Your task is to extract every line from the material below exactly.

• • •

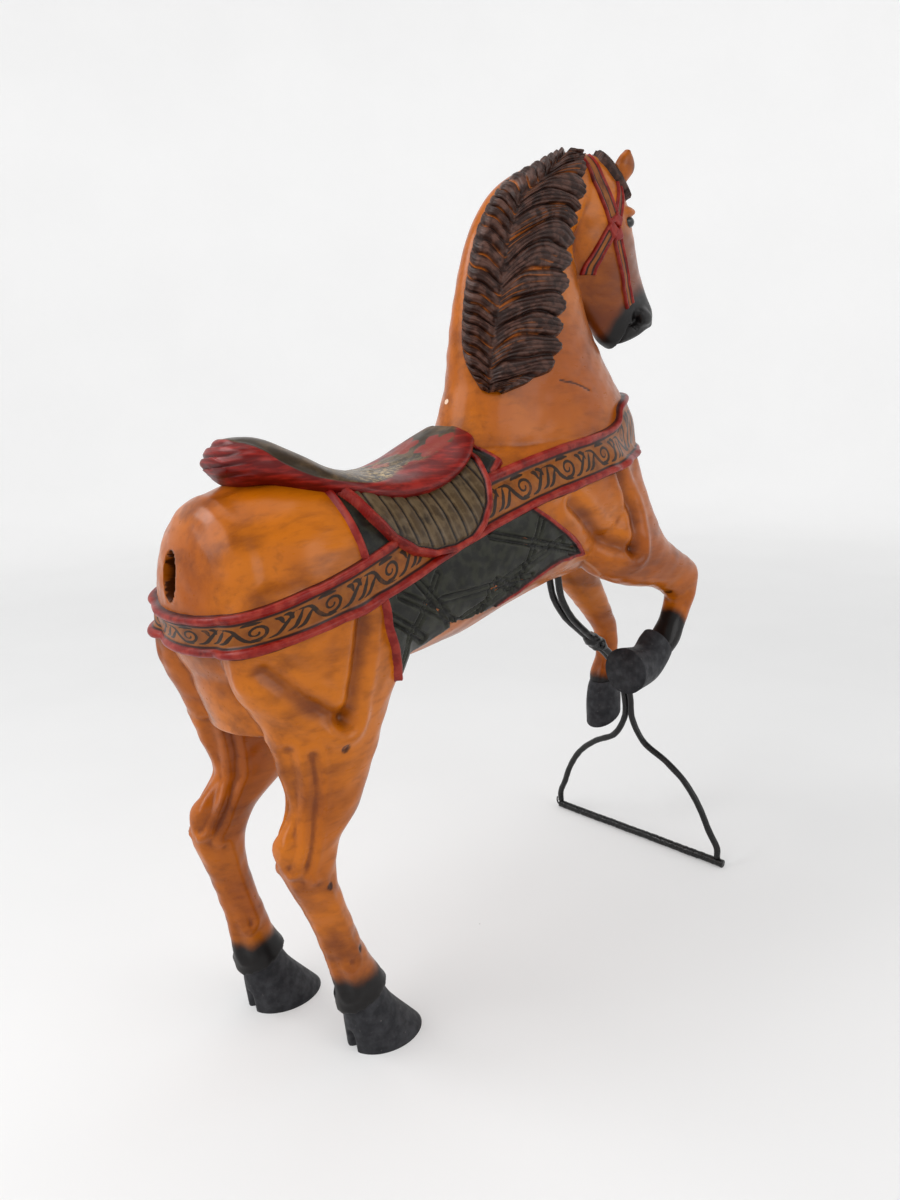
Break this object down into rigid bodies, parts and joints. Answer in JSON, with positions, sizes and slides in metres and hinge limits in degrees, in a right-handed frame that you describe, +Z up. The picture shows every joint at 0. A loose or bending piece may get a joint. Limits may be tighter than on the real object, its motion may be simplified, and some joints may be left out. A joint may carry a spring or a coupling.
{
  "type": "carousel horse",
  "caption": "Carved wooden carousel horse rearing on its hind hooves, with carved saddle, harness and mane, held up at the front by a bent iron rod stand.",
  "frame": {"origin": "middle of the object's footprint box, on the floor", "axes": "+X the way the horse faces, +Y its left side, +Z up"},
  "size_m": [0.9725, 0.3863, 1.213],
  "materials": {
    "carved_wood": "varnished honey-brown wood with painted harness",
    "stand_iron": "black paint, worn"
  },
  "bodies": {
    "root": {"carved_horse": "carved_wood", "stand_rod_right": "stand_iron", "stand_rod_left": "stand_iron", "stand_collar": "stand_iron", "stand_floor_bar": "stand_iron"}
  },
  "joints": []
}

• • •

▶ **RESPONSE TO THE EXERCISE**:
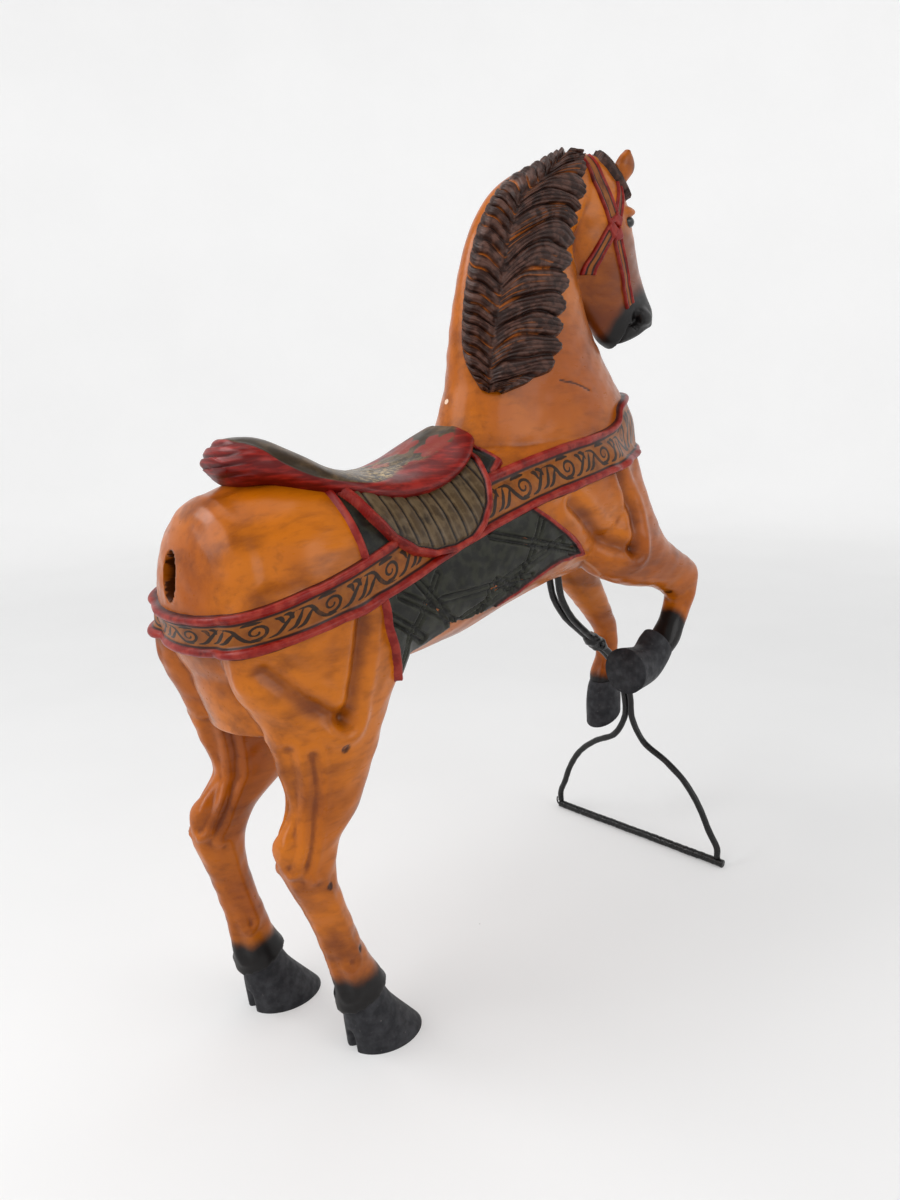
Break this object down into rigid bodies, parts and joints. Answer in JSON, with positions, sizes and slides in metres and hinge limits in degrees, in a right-handed frame that you describe, +Z up. The picture shows every joint at 0. A loose or bending piece may get a joint. Limits may be tighter than on the real object, its motion may be simplified, and some joints may be left out. A joint may carry a spring or a coupling.
{
  "type": "carousel horse",
  "caption": "Carved wooden carousel horse rearing on its hind hooves, with carved saddle, harness and mane, held up at the front by a bent iron rod stand.",
  "frame": {"origin": "middle of the object's footprint box, on the floor", "axes": "+X the way the horse faces, +Y its left side, +Z up"},
  "size_m": [0.9725, 0.3863, 1.213],
  "materials": {
    "carved_wood": "varnished honey-brown wood with painted harness",
    "stand_iron": "black paint, worn"
  },
  "bodies": {
    "root": {"carved_horse": "carved_wood", "stand_rod_right": "stand_iron", "stand_rod_left": "stand_iron", "stand_collar": "stand_iron", "stand_floor_bar": "stand_iron"}
  },
  "joints": []
}